# Set task:
Write out the whole listing, matching it exactly.

[start Source excerpt]

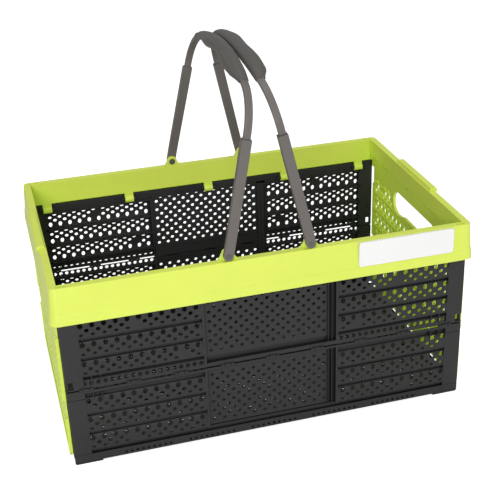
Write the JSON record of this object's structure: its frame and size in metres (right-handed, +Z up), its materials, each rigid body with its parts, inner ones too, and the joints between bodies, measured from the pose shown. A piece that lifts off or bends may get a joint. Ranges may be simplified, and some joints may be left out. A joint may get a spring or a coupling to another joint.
{
  "type": "folding shopping crate",
  "caption": "Folding shopping crate with perforated walls, a lipped rim, hinged end flaps with hand holes and swing handles with soft grips.",
  "frame": {"origin": "middle of the standing face, on the ground", "axes": "+X along the length of the crate, +Y from the label side to the other long side, +Z up"},
  "size_m": [0.48, 0.3, 0.4246],
  "materials": {
    "rim_green": "satin moulded polypropylene, lime green",
    "wall_charcoal": "satin moulded polypropylene, charcoal",
    "handle_grey": "fine textured plastic, warm grey",
    "grip_grey": "soft moulded grip, warm grey",
    "pin_grey": "turned plastic pin, dark grey",
    "label_white": "blank coated paper"
  },
  "bodies": {
    "base": {"base_tray": "wall_charcoal"},
    "front_lower": {"front_lower_wall": "wall_charcoal"},
    "front_upper": {"front_upper_wall": "wall_charcoal"},
    "back_lower": {"back_lower_wall": "wall_charcoal"},
    "back_upper": {"back_upper_wall": "wall_charcoal"},
    "rim": {"rim_frame": "rim_green", "blank_label": "label_white"},
    "left_flap": {"left_end_flap": "rim_green"},
    "right_flap": {"right_end_flap": "rim_green"},
    "left_handle": {"left_handle_front_leg": "handle_grey", "left_handle_back_leg": "handle_grey", "left_handle_strap": "handle_grey", "left_grip": "grip_grey", "left_front_pin": "pin_grey", "left_back_pin": "pin_grey"},
    "right_handle": {"right_handle_front_leg": "handle_grey", "right_handle_back_leg": "handle_grey", "right_handle_strap": "handle_grey", "right_grip": "grip_grey", "right_front_pin": "pin_grey", "right_back_pin": "pin_grey"}
  },
  "joints": [
    {"name": "fold", "type": "hinge", "parent": "base", "child": "front_lower", "pos_m": [0, -0.139, 0.0065], "axis": [-1, 0, 0], "range_deg": [0, 90]},
    {"name": "front_middle_hinge", "type": "hinge", "parent": "front_lower", "child": "front_upper", "pos_m": [0, -0.1445, 0.097], "axis": [1, 0, 0], "range_deg": [0, 180]},
    {"name": "front_rim_hinge", "type": "hinge", "parent": "front_upper", "child": "rim", "pos_m": [0, -0.139, 0.1875], "axis": [-1, 0, 0], "range_deg": [0, 90]},
    {"name": "back_base_hinge", "type": "hinge", "parent": "base", "child": "back_lower", "pos_m": [0, 0.139, 0.0065], "axis": [1, 0, 0], "range_deg": [0, 90]},
    {"name": "back_middle_hinge", "type": "hinge", "parent": "back_lower", "child": "back_upper", "pos_m": [0, 0.1445, 0.097], "axis": [-1, 0, 0], "range_deg": [0, 180]},
    {"name": "left_flap_hinge", "type": "hinge", "parent": "rim", "child": "left_flap", "pos_m": [-0.2336, 0, 0.201], "axis": [0, -1, 0], "range_deg": [0, 90]},
    {"name": "right_flap_hinge", "type": "hinge", "parent": "rim", "child": "right_flap", "pos_m": [0.2336, 0, 0.201], "axis": [0, 1, 0], "range_deg": [0, 90]},
    {"name": "left_handle_pivot", "type": "hinge", "parent": "rim", "child": "left_handle", "pos_m": [-0.046, 0, 0.2315], "axis": [0, -1, 0], "range_deg": [0, 97]},
    {"name": "right_handle_pivot", "type": "hinge", "parent": "rim", "child": "right_handle", "pos_m": [0.046, 0, 0.2315], "axis": [0, 1, 0], "range_deg": [0, 97]}
  ],
  "couplings": [
    {"joint": "front_middle_hinge", "follows": "fold", "ratio": 2},
    {"joint": "front_rim_hinge", "follows": "fold", "ratio": 1},
    {"joint": "back_base_hinge", "follows": "fold", "ratio": 1},
    {"joint": "back_middle_hinge", "follows": "fold", "ratio": 2}
  ]
}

[end Source excerpt]

# Exercise answer:
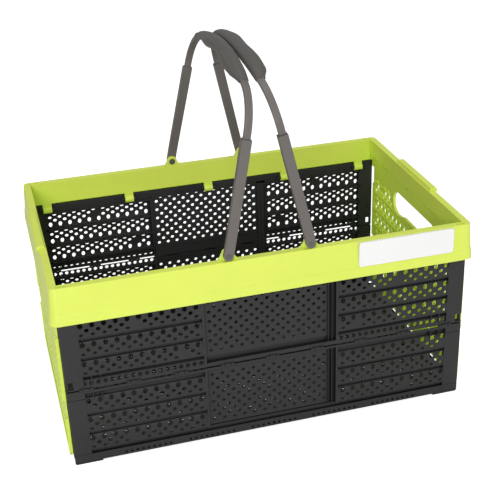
Write the JSON record of this object's structure: its frame and size in metres (right-handed, +Z up), its materials, each rigid body with its parts, inner ones too, and the joints between bodies, measured from the pose shown. A piece that lifts off or bends may get a joint. Ranges may be simplified, and some joints may be left out. A joint may get a spring or a coupling to another joint.
{
  "type": "folding shopping crate",
  "caption": "Folding shopping crate with perforated walls, a lipped rim, hinged end flaps with hand holes and swing handles with soft grips.",
  "frame": {"origin": "middle of the standing face, on the ground", "axes": "+X along the length of the crate, +Y from the label side to the other long side, +Z up"},
  "size_m": [0.48, 0.3, 0.4246],
  "materials": {
    "rim_green": "satin moulded polypropylene, lime green",
    "wall_charcoal": "satin moulded polypropylene, charcoal",
    "handle_grey": "fine textured plastic, warm grey",
    "grip_grey": "soft moulded grip, warm grey",
    "pin_grey": "turned plastic pin, dark grey",
    "label_white": "blank coated paper"
  },
  "bodies": {
    "base": {"base_tray": "wall_charcoal"},
    "front_lower": {"front_lower_wall": "wall_charcoal"},
    "front_upper": {"front_upper_wall": "wall_charcoal"},
    "back_lower": {"back_lower_wall": "wall_charcoal"},
    "back_upper": {"back_upper_wall": "wall_charcoal"},
    "rim": {"rim_frame": "rim_green", "blank_label": "label_white"},
    "left_flap": {"left_end_flap": "rim_green"},
    "right_flap": {"right_end_flap": "rim_green"},
    "left_handle": {"left_handle_front_leg": "handle_grey", "left_handle_back_leg": "handle_grey", "left_handle_strap": "handle_grey", "left_grip": "grip_grey", "left_front_pin": "pin_grey", "left_back_pin": "pin_grey"},
    "right_handle": {"right_handle_front_leg": "handle_grey", "right_handle_back_leg": "handle_grey", "right_handle_strap": "handle_grey", "right_grip": "grip_grey", "right_front_pin": "pin_grey", "right_back_pin": "pin_grey"}
  },
  "joints": [
    {"name": "fold", "type": "hinge", "parent": "base", "child": "front_lower", "pos_m": [0, -0.139, 0.0065], "axis": [-1, 0, 0], "range_deg": [0, 90]},
    {"name": "front_middle_hinge", "type": "hinge", "parent": "front_lower", "child": "front_upper", "pos_m": [0, -0.1445, 0.097], "axis": [1, 0, 0], "range_deg": [0, 180]},
    {"name": "front_rim_hinge", "type": "hinge", "parent": "front_upper", "child": "rim", "pos_m": [0, -0.139, 0.1875], "axis": [-1, 0, 0], "range_deg": [0, 90]},
    {"name": "back_base_hinge", "type": "hinge", "parent": "base", "child": "back_lower", "pos_m": [0, 0.139, 0.0065], "axis": [1, 0, 0], "range_deg": [0, 90]},
    {"name": "back_middle_hinge", "type": "hinge", "parent": "back_lower", "child": "back_upper", "pos_m": [0, 0.1445, 0.097], "axis": [-1, 0, 0], "range_deg": [0, 180]},
    {"name": "left_flap_hinge", "type": "hinge", "parent": "rim", "child": "left_flap", "pos_m": [-0.2336, 0, 0.201], "axis": [0, -1, 0], "range_deg": [0, 90]},
    {"name": "right_flap_hinge", "type": "hinge", "parent": "rim", "child": "right_flap", "pos_m": [0.2336, 0, 0.201], "axis": [0, 1, 0], "range_deg": [0, 90]},
    {"name": "left_handle_pivot", "type": "hinge", "parent": "rim", "child": "left_handle", "pos_m": [-0.046, 0, 0.2315], "axis": [0, -1, 0], "range_deg": [0, 97]},
    {"name": "right_handle_pivot", "type": "hinge", "parent": "rim", "child": "right_handle", "pos_m": [0.046, 0, 0.2315], "axis": [0, 1, 0], "range_deg": [0, 97]}
  ],
  "couplings": [
    {"joint": "front_middle_hinge", "follows": "fold", "ratio": 2},
    {"joint": "front_rim_hinge", "follows": "fold", "ratio": 1},
    {"joint": "back_base_hinge", "follows": "fold", "ratio": 1},
    {"joint": "back_middle_hinge", "follows": "fold", "ratio": 2}
  ]
}